Nel 1967 in California un insegnante di storia di un liceo (o, meglio, high school), Ron Jones, propose ai propri allievi un esperimento che si proponeva di simulare una dittatura nell’ambito della classe, per dimostrare che anche in una società democratica si poteva scivolare facilmente nell’autoritarismo. Agli ordini del professore/despota, i ragazzi/sudditi accettavano cose che nella vita quotidiana rifiutavano: seguivano gli ordini, rispettavano le regole, accettavano una divisa. Ma poi la cosa degenerò in maniera imprevedibile e violenta fino alla sospensione del professore.

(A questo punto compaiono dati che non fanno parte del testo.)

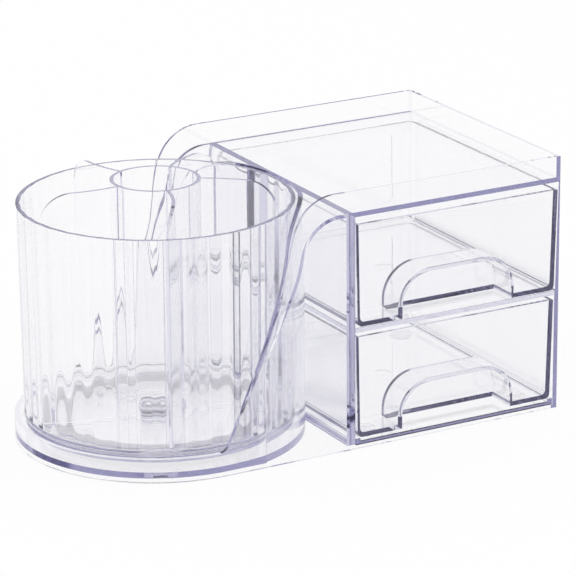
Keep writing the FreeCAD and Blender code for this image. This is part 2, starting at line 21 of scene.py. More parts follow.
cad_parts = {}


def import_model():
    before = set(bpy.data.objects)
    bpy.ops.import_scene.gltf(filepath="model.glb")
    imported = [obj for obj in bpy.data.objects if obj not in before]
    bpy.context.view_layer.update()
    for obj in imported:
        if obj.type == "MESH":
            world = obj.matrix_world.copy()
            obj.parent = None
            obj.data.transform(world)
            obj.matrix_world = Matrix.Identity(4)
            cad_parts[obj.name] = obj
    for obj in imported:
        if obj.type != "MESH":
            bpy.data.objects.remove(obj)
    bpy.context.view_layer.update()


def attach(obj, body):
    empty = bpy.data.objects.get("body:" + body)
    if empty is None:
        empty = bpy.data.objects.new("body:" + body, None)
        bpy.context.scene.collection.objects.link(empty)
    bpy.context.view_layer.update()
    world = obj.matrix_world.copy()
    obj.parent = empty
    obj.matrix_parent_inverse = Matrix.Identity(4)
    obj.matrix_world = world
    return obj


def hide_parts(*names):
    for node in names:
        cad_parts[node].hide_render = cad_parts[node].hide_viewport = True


LOG = logging.getLogger("brush_holder")
MM = 0.001
BOUNCES = 128
CLEAR_LAYERS = 48
NORMAL_WEIGHT = 80
EYE = 0.02  # radius left open on the axis of a turned piece
SPARE = 1.0  # how far a cutting solid reaches past what it cuts
Point2 = tuple[float, float]
Point3 = tuple[float, float, float]
Colour = tuple[float, float, float]


class BooleanKind(Enum):
    """How two closed meshes are combined."""

    JOIN = "UNION"
    CUT = "DIFFERENCE"
    KEEP = "INTERSECT"


class Plane(Enum):
    """The plane that an outline is drawn in before it is drawn out to a prism."""

    PLAN = "xy"
    SIDE = "xz"


# ------------------------------------------------------------------ shared sizes
@dataclass(frozen=True)
class Layout:
    """Sizes and places that several sub-assemblies share, in millimetres."""

    depth: float = 150.0
    case_length: float = 125.0
    axis_to_case: float = 71.4
    shell_wall: float = 2.5
    case_height: float = 127.0
    gallery_top: float = 138.5
    lip_height: float = 13.0
    skirt_lift: float = 0.4
    floor_underside: float = 2.4
    well_radius: float = 72.5
    well_floor: float = 5.6
    deck_underside: float = 124.8

    @property
    def half_depth(self) -> float:
        """Half the depth from front to back."""
        return self.depth / 2

    @property
    def right_end(self) -> float:
        """The outer face of the case's right wall."""
        return (self.half_depth + self.axis_to_case + self.case_length) / 2

    @property
    def axis(self) -> float:
        """X of the axis that the cup turns on."""
        return self.half_depth - self.right_end

    @property
    def case_left(self) -> float:
        """The outer face of the case's left wall."""
        return self.axis + self.axis_to_case

    @property
    def bay_left(self) -> float:
        """The left side of the drawers' bays."""
        return self.case_left + self.shell_wall

    @property
    def bay_right(self) -> float:
        """The right side of the drawers' bays, before the wall thins."""
        return self.right_end - self.shell_wall

    @property
    def bay_back(self) -> float:
        """The inner face of the case's back wall."""
        return self.half_depth - self.shell_wall


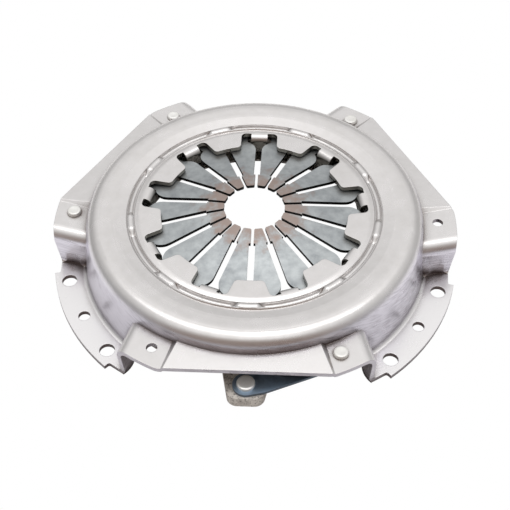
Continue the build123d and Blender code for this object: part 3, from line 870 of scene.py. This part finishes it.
@dataclass
class Rivets:
    """The strap rivets and the balance rivet: turned forms with a softly dished head."""

    circle: float = 110.3
    step_angle: float = 120.0
    shank: float = 3.0
    corner: float = 0.9
    bevel_share: float = 0.3
    dish_depth: float = 0.22
    closed_radius: float = 4.6
    closed_height: float = 1.8
    segments: int = 48
    rings: tuple[RivetRing, ...] = (
        RivetRing(
            "cover_side_rivets", COVER_BODY, ("cover_rivet_1", "cover_rivet_2", "cover_rivet_3"),
            first_angle=58.06, head_radius=4.15, head_base=27.7, head_height=2.4, closed_base=23.1,
            dish_radius=2.6, dish_floor=1.3,
        ),
        RivetRing(
            "lug_side_rivets", PLATE_BODY, ("lug_rivet_1", "lug_rivet_2", "lug_rivet_3"),
            first_angle=30.21, head_radius=5.2, head_base=14.7, head_height=1.85, closed_base=8.5,
            dish_radius=3.4, dish_floor=1.9,
        ),
        RivetRing(
            "balance_rivet_form", COVER_BODY, ("balance_rivet",),
            first_angle=121.94, head_radius=3.8, head_base=27.7, head_height=1.9, closed_base=24.9,
            dish_radius=2.3, dish_floor=1.3,
        ),
    )
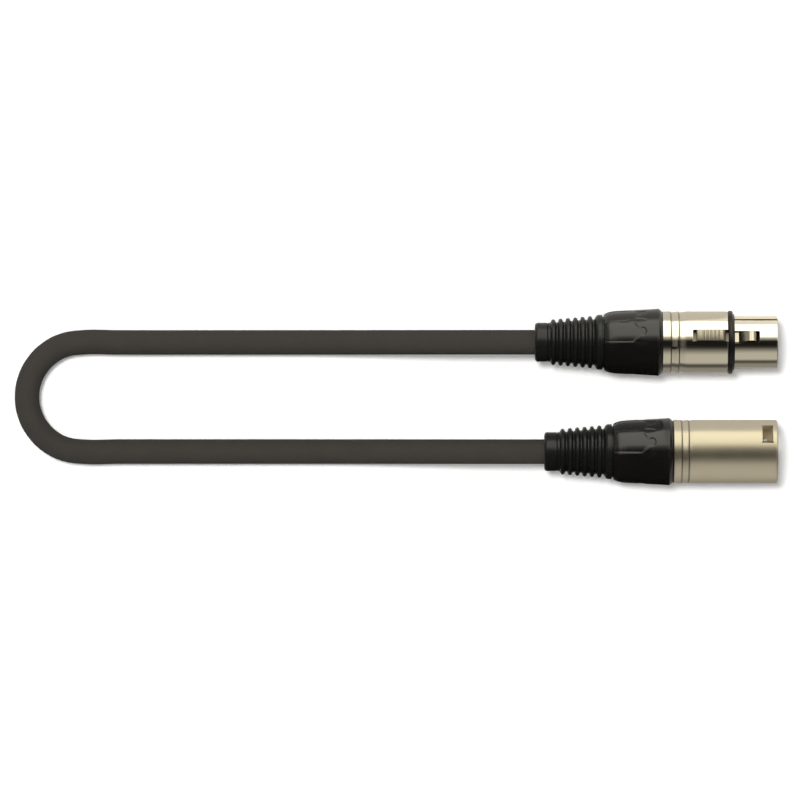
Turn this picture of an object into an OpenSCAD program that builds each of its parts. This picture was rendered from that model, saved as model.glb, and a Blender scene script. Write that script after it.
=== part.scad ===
// Balanced audio lead: a female and a male three-pole plug on one flexible cable.
// Row frame: +X the way both plugs point, +Y towards the female plug, +Z up.
// The origin lies on the surface, under the middle of the two plugs.

/* [Cable] */
// Outside diameter of the cable jacket
cord_d = 7.4; // [6:0.1:8]
// Distance between the two plugs' axes
plug_gap = 32.8; // [28:0.2:40]
// Diameter of an insulated core
core_d = 1.6; // [1:0.1:2]
// Diameter of the twisted shield wire
shield_d = 1.1; // [0.8:0.1:1.6]

/* [Boot] */
// Diameter of the collar at the boot's tail
tail_d = 11.7; // [11:0.1:12.4]
// Length of the tail collar
tail_len = 3.8; // [3:0.1:5]
// Number of ribs
rib_count = 6; // [4:1:7]
// Distance from rib to rib
rib_pitch = 2.2; // [1.9:0.1:2.4]
// Diameter over the first rib
first_rib_d = 13.8; // [13:0.1:14.4]
// Diameter over the last rib
last_rib_d = 15.7; // [15:0.1:16.2]
// Thickness of a rib, with a fully round crest
rib_w = 1.36; // [1.1:0.02:1.5]
// Height of a rib over the boot's core
rib_h = 1.05; // [0.8:0.05:1.2]
// Diameter of the collar next to the screw cap
boot_collar_d = 16.5; // [16:0.1:17]
// Length of that collar
boot_collar_len = 2.3; // [1.8:0.1:3]

/* [Screw cap] */
// Length of the cap
cap_len = 18.1; // [17:0.1:20]
// Diameter of the rim, the widest place of the plug
rim_d = 20.6; // [20:0.1:21.4]
// Diameter near the cap's narrow end
cap_rear_d = 18.9; // [18.4:0.1:19.4]
// Number of flutes in the grip
flute_count = 8; // [6:1:10]
// Depth of a flute at the narrow end
flute_depth = 0.5; // [0.3:0.05:0.7]
// Length of a flute
flute_len = 13.4; // [10:0.1:15]
// Distance that the cap moves in one turn
thread_pitch = 1.5; // [1:0.25:2]
// Outside diameter of the thread on the shell
thread_d = 16.6; // [16:0.1:17]

/* [Shells] */
// Inside diameter of both shells behind the contacts
shell_bore_d = 14.2; // [13.8:0.1:14.4]
// Diameter of the female plug's body
female_body_d = 18.5; // [18:0.1:19]
// Length of the female body in front of the cap
female_body_len = 19; // [18:0.1:21]
// Outside diameter of the nose
nose_d = 15.8; // [15.6:0.05:15.9]
// Length of the nose in front of the rubber ring
nose_len = 12.5; // [12:0.1:13]
// Wall of the nose
nose_wall = 1; // [0.8:0.05:1.1]
// Diameter of the male plug's body
male_body_d = 19; // [18.8:0.1:19.4]
// Length of the male body in front of the cap
male_body_len = 31.1; // [30:0.1:32]
// Inside diameter of the cup around the pins
cup_d = 16.1; // [16.05:0.05:16.3]
// Depth of that cup
cup_depth = 14; // [13.5:0.1:14.5]
// Depth of the two round grooves next to the cap
groove_depth = 0.22; // [0.1:0.02:0.3]

/* [Rubber ring] */
// Diameter of the ring
ring_d = 19; // [18.6:0.1:19.4]
// Diameter of its front lip
ring_lip_d = 17.2; // [16.8:0.1:17.6]
// Length of the ring with its lip
ring_len = 2.4; // [2:0.1:3]

/* [Contacts] */
// Diameter of the circle that the contacts lie on
contact_circle_d = 7.62; // [7.5:0.02:7.7]
// Diameter of a pin
pin_d = 2.4; // [2.3:0.02:2.4]
// Inside diameter of a socket
socket_bore_d = 2.5; // [2.46:0.02:2.6]
// Outside diameter of a socket
socket_d = 3.4; // [3.2:0.05:3.5]
// Distance from the cup's rim back to the pins' tips
pin_setback = 3; // [2.5:0.1:3.5]
// Diameter of a solder cup
solder_cup_d = 3; // [2.8:0.1:3.2]
// Length of a solder cup
solder_cup_len = 5.8; // [5:0.1:6.4]

/* [Latch] */
// Width of the lever
lever_w = 3; // [2.6:0.1:3.2]
// Thickness of the lever
lever_t = 1.2; // [1:0.1:1.3]
// Length of the thumb pad
pad_len = 8.2; // [7:0.1:8.6]
// Width of the thumb pad
pad_w = 3.4; // [3:0.1:3.5]
// Number of grooves across the pad
pad_groove_count = 7; // [5:1:8]
// Distance from the plug's axis to the pad's top
pad_top = 9.8; // [9.5:0.1:10.2]
// Distance from the plug's axis to the hook's crest
hook_top = 8.75; // [8.5:0.05:8.9]
// Diameter of the lever's trunnions
trunnion_d = 1.1; // [0.9:0.05:1.2]
// Turn of the female plug about its axis, from latch up towards +Y
female_roll = 12.5; // [0:0.5:30]
// Turn of the male plug about its axis, from window up towards +Y
male_roll = 36; // [0:0.5:60]

/* [Clearances] */
// Around the cable in the boot
boot_clear = 0.15; // [0.1:0.01:0.3]
// Between a turning piece and its seat
turn_clear = 0.1; // [0.05:0.01:0.15]
// Between pieces that don't move against each other
seat_clear = 0.05; // [0.03:0.01:0.1]
// Seam between boot and cap, and other open gaps
seam = 0.3; // [0.2:0.05:0.4]

/* [Hidden] */
$fn = 96;
eps = 0.01;

// Every plug is drawn about the Z axis, tail at z = 0, latch or window on the +Y side.
// Stations along the plug's axis
rib_space = 0.9;
first_rib_z = tail_len + rib_w / 2 + rib_space;
last_rib_z = first_rib_z + (rib_count - 1) * rib_pitch;
boot_collar_z = last_rib_z + rib_w / 2 + rib_space;
boot_end_z = boot_collar_z + boot_collar_len;
cap_z = boot_end_z + seam;
cap_end_z = cap_z + cap_len;
body_z = cap_end_z + turn_clear;
lip_t = 1.7;
flange_z = cap_z + lip_t + turn_clear;
flange_t = 1.25;
chuck_z = flange_z + flange_t + seam;
cone_len = 5.2;
chuck_step_z = chuck_z + cone_len;
spigot_z = chuck_step_z + seam;
chuck_barrel_len = 6.6;
chuck_end_z = spigot_z + chuck_barrel_len;
insert_z = chuck_end_z + seam / 2;
skirt_len = 9.2;
skirt_t = 1.25;
block_z = insert_z + skirt_len;
jacket_end_z = chuck_end_z - 3;
solder_cup_z = block_z - solder_cup_len;
solder_cup_depth = 4.6;
solder_cup_wall = 0.45;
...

Su questo spunto ha costruito il suo film il tedesco Dennis Gansel che ha ambientato una storia analoga nella sua nazione (con enorme successo di pubblico). Così in un liceo tedesco ai giorni nostri il professor Rainer Wenger, con un passato da contestatore anarchico, si vede rifiutare l’ambito seminario di anarchia (che passa a un collega noioso e poco affascinante) ed è costretto a proporre agli allievi una settimana di approfondimento sul concetto di autocrazia. Ai ragazzi il tema risulta ostico e poco interessante: chi mai può pensare, dopo quello che ha fatto Hitler, che ancora possa rinascere un regime dittatoriale? Il professore allora escogita un esperimento: i ragazzi inizieranno a seguirlo come un capo (liberamente scelto da loro, peraltro: come a dire che il punto di partenza è spesso la democrazia), a obbedire alle sue regole, ad accettare una rigida disciplina basata su ordine gerarchico e enfasi sul gruppo a discapito dell’individuo. All’inizio la cosa sembra buona e anche salutare (alzandosi in piedi a comando si respira meglio…), e alcuni ragazzi si scoprono più sicuri di se stessi, si applicano con serietà e creatività (chi disegna le divise, chi il logo, chi prepara il sito Internet) e migliorano perfino atteggiamento in famiglia. Ma chi non accetta questa deriva sottilmente violenta viene espulso come un corpo estraneo, poi biasimato, infine maltrattato o minacciato anche fuori dalla classe. Il gruppo inizia a vivere come corpo autonomo, anche fuori dalle lezioni del professore, e a realizzare iniziative dimostrative o a confrontarsi duramente con altre “bande”. Wenger, apprezzato inizialmente dalla preside ma sempre più osteggiato dalla moglie e collega, prende sotto gamba le conseguenze del suo “gioco”. E quando cercherà di porre rimedio sarà troppo tardi.

L’onda è un film interessante nel proporre dinamiche inquietanti e riproponibili nella società in ogni momento (le democrazie non sono esenti da rischi). Il fatto di trasportare lo spunto di cronaca dall’America di fine anni Sessanta alla Germania contemporanea (che pure ricorda per certi aspetti iconografici gli Usa: la scuola sembra un college, i ragazzi sembrano teenager dei tv movie a stelle e strisce) ovviamente rafforza il tono di apologo: si pensa alla tragedia del nazismo, anche se la pellicola ha il merito di risuonare come “parabola” contro ogni totalitarismo. Peraltro il film descrive bene anche ragazzi di oggi pieni di complessi, sofferenze e disagio per come la società e la famiglia spesso risultino inadeguate al loro desiderio di diventare grandi. Forse il suo taglio è troppo didascalico e pedagogico, e il finale oscilla tra il melodramma e la fiction televisiva (poteva essere resa meglio l’uscita, brusca e tragica, dal tunnel in cui si era cacciato il professor Wenger: ed era prevedibile quale personaggio sarebbe stato vittima della sua sperimentazione). Ma L’onda, che ha anche i pregi di un ritmo avvincente e di una narrazione svelta ed efficace, merita di essere visto per capire di più la società (e in parte la scuola) attuale. E forse un certo disinteresse per il film è dovuto alla non voluta omonimia con un movimento studentesco che sembrava voler cambiare il mondo e dopo pochi mesi è già sparito. Ma quel movimento era vezzeggiato dai media perché “politicamente corretto” e forse è imbarazzante che si chiami come questo, violento e deprecabile.